— RECORDS FOR THIS TASK —
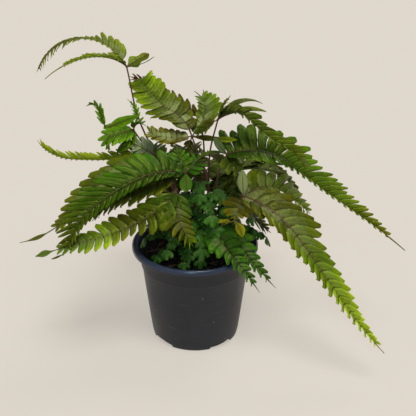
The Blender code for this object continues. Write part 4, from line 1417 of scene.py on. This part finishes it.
def make_table():
    bpy.ops.mesh.primitive_plane_add(size=2 * TABLE_HALF * MM)
    table = bpy.context.object
    table.name = "pale_table"
    material, _, shader = new_material("pale table", 0.9, 0.1)
    shader["Base Color"].default_value = (*colour(130, 124, 117), 1)
    shader["Emission Color"].default_value = (*colour(196, 189, 178), 1)
    shader["Emission Strength"].default_value = 0.83
    table.data.materials.append(material)
    table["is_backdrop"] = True


def soft_sun(name, azimuth, height, spread, strength, tint=(1, 1, 1)):
    """A broad even light. Azimuth 0 shines from the front and 90 from the right, height is above the
    level, and spread is how wide it looks, in degrees."""
    light = bpy.data.lights.new(name, "SUN")
    light.angle = radians(spread)
    light.energy = strength
    light.color = tint
    lamp = bpy.data.objects.new(name, light)
    bpy.context.scene.collection.objects.link(lamp)
    lamp.rotation_mode = "QUATERNION"
    lamp.rotation_quaternion = Vector(direction(azimuth - 90, height)).to_track_quat("Z", "Y")


make_table()
soft_sun("key", azimuth=15, height=70, spread=26, strength=2.3)
soft_sun("window", azimuth=140, height=50, spread=24, strength=0.9)
soft_sun("front", azimuth=-8, height=34, spread=12, strength=0.8, tint=(0.5, 0.76, 1.0))
soft_sun("left", azimuth=-65, height=40, spread=90, strength=0.4)
soft_sun("right", azimuth=75, height=40, spread=90, strength=0.4)


def make_studio():
    """A dim even light from all round, behind a backdrop of the table's pale tone."""
    world = bpy.data.worlds.new("studio")
    world.use_nodes = True
    tree = world.node_tree
    dim = tree.nodes["Background"]
    dim.inputs["Color"].default_value = (1, 0.97, 0.93, 1)
    dim.inputs["Strength"].default_value = 0.1
    backdrop = node(tree, "Background", {"Color": (*colour(223, 215, 204), 1)})
    seen = node(tree, "LightPath").outputs["Is Camera Ray"]
    mixed = node(tree, "MixShader", {0: seen, 1: dim.outputs[0], 2: backdrop.outputs[0]})
    tree.links.new(mixed.outputs[0], tree.nodes["World Output"].inputs["Surface"])
    bpy.context.scene.world = world


make_studio()
bpy.context.scene.view_settings.view_transform = "Standard"


# The camera has the photograph's view: from well in front of the plant and above it, down into the
# pot. Its place and its focal length were fitted to the pot's rim and foot.

CAMERA_PLACE = (13.3, -1146.7, 717.3)
CAMERA_PITCH = -26.6
FOCAL_PIXELS = 1270.0
FRAME_PIXELS = 416.0
SENSOR_WIDTH = 36.0

camera = bpy.data.objects.new("camera", bpy.data.cameras.new("camera"))
camera.data.sensor_width = SENSOR_WIDTH
camera.data.lens = SENSOR_WIDTH * FOCAL_PIXELS / FRAME_PIXELS
camera.location = Vector(CAMERA_PLACE) * MM
camera.rotation_euler = (radians(90 + CAMERA_PITCH), 0, 0)
bpy.context.scene.collection.objects.link(camera)
bpy.context.scene.camera = camera

boxes = {"cad": cad_box, "visual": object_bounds()}
{name: [list(corner) for corner in box] for name, box in boxes.items()}
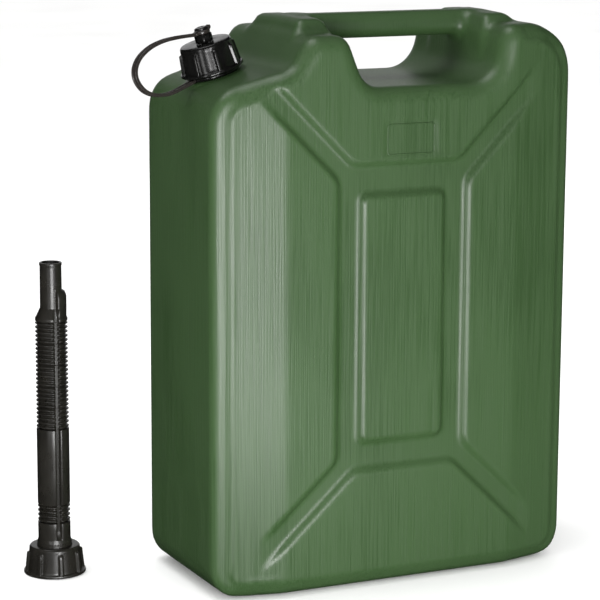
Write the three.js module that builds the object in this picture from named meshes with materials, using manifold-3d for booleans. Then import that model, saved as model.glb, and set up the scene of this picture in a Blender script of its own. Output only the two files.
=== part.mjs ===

— AIM OF THE TASK —
Extract all lines as given.

— EXERCISE RESULT —
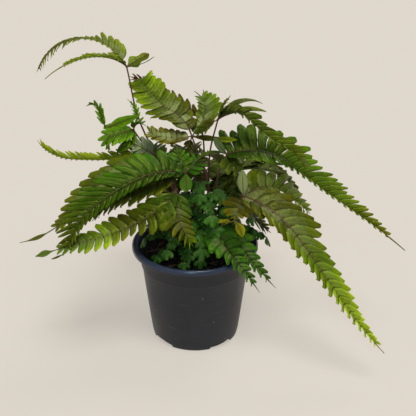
The Blender code for this object continues. Write part 4, from line 1417 of scene.py on. This part finishes it.
def make_table():
    bpy.ops.mesh.primitive_plane_add(size=2 * TABLE_HALF * MM)
    table = bpy.context.object
    table.name = "pale_table"
    material, _, shader = new_material("pale table", 0.9, 0.1)
    shader["Base Color"].default_value = (*colour(130, 124, 117), 1)
    shader["Emission Color"].default_value = (*colour(196, 189, 178), 1)
    shader["Emission Strength"].default_value = 0.83
    table.data.materials.append(material)
    table["is_backdrop"] = True


def soft_sun(name, azimuth, height, spread, strength, tint=(1, 1, 1)):
    """A broad even light. Azimuth 0 shines from the front and 90 from the right, height is above the
    level, and spread is how wide it looks, in degrees."""
    light = bpy.data.lights.new(name, "SUN")
    light.angle = radians(spread)
    light.energy = strength
    light.color = tint
    lamp = bpy.data.objects.new(name, light)
    bpy.context.scene.collection.objects.link(lamp)
    lamp.rotation_mode = "QUATERNION"
    lamp.rotation_quaternion = Vector(direction(azimuth - 90, height)).to_track_quat("Z", "Y")


make_table()
soft_sun("key", azimuth=15, height=70, spread=26, strength=2.3)
soft_sun("window", azimuth=140, height=50, spread=24, strength=0.9)
soft_sun("front", azimuth=-8, height=34, spread=12, strength=0.8, tint=(0.5, 0.76, 1.0))
soft_sun("left", azimuth=-65, height=40, spread=90, strength=0.4)
soft_sun("right", azimuth=75, height=40, spread=90, strength=0.4)


def make_studio():
    """A dim even light from all round, behind a backdrop of the table's pale tone."""
    world = bpy.data.worlds.new("studio")
    world.use_nodes = True
    tree = world.node_tree
    dim = tree.nodes["Background"]
    dim.inputs["Color"].default_value = (1, 0.97, 0.93, 1)
    dim.inputs["Strength"].default_value = 0.1
    backdrop = node(tree, "Background", {"Color": (*colour(223, 215, 204), 1)})
    seen = node(tree, "LightPath").outputs["Is Camera Ray"]
    mixed = node(tree, "MixShader", {0: seen, 1: dim.outputs[0], 2: backdrop.outputs[0]})
    tree.links.new(mixed.outputs[0], tree.nodes["World Output"].inputs["Surface"])
    bpy.context.scene.world = world


make_studio()
bpy.context.scene.view_settings.view_transform = "Standard"


# The camera has the photograph's view: from well in front of the plant and above it, down into the
# pot. Its place and its focal length were fitted to the pot's rim and foot.

CAMERA_PLACE = (13.3, -1146.7, 717.3)
CAMERA_PITCH = -26.6
FOCAL_PIXELS = 1270.0
FRAME_PIXELS = 416.0
SENSOR_WIDTH = 36.0

camera = bpy.data.objects.new("camera", bpy.data.cameras.new("camera"))
camera.data.sensor_width = SENSOR_WIDTH
camera.data.lens = SENSOR_WIDTH * FOCAL_PIXELS / FRAME_PIXELS
camera.location = Vector(CAMERA_PLACE) * MM
camera.rotation_euler = (radians(90 + CAMERA_PITCH), 0, 0)
bpy.context.scene.collection.objects.link(camera)
bpy.context.scene.camera = camera

boxes = {"cad": cad_box, "visual": object_bounds()}
{name: [list(corner) for corner in box] for name, box in boxes.items()}
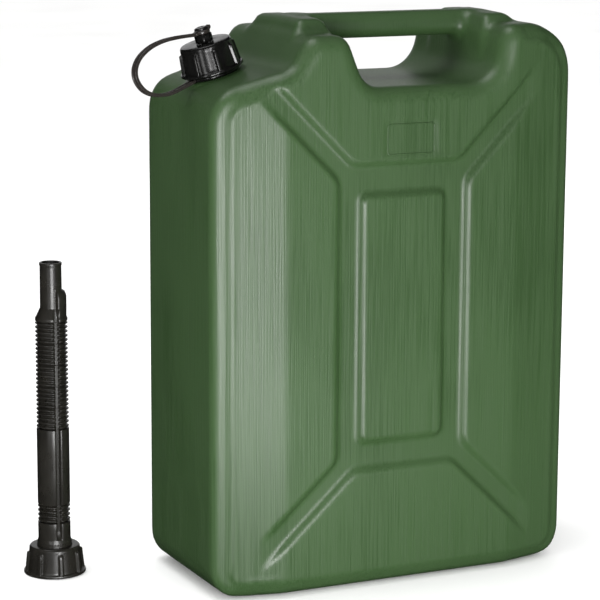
Write the three.js module that builds the object in this picture from named meshes with materials, using manifold-3d for booleans. Then import that model, saved as model.glb, and set up the scene of this picture in a Blender script of its own. Output only the two files.
=== part.mjs ===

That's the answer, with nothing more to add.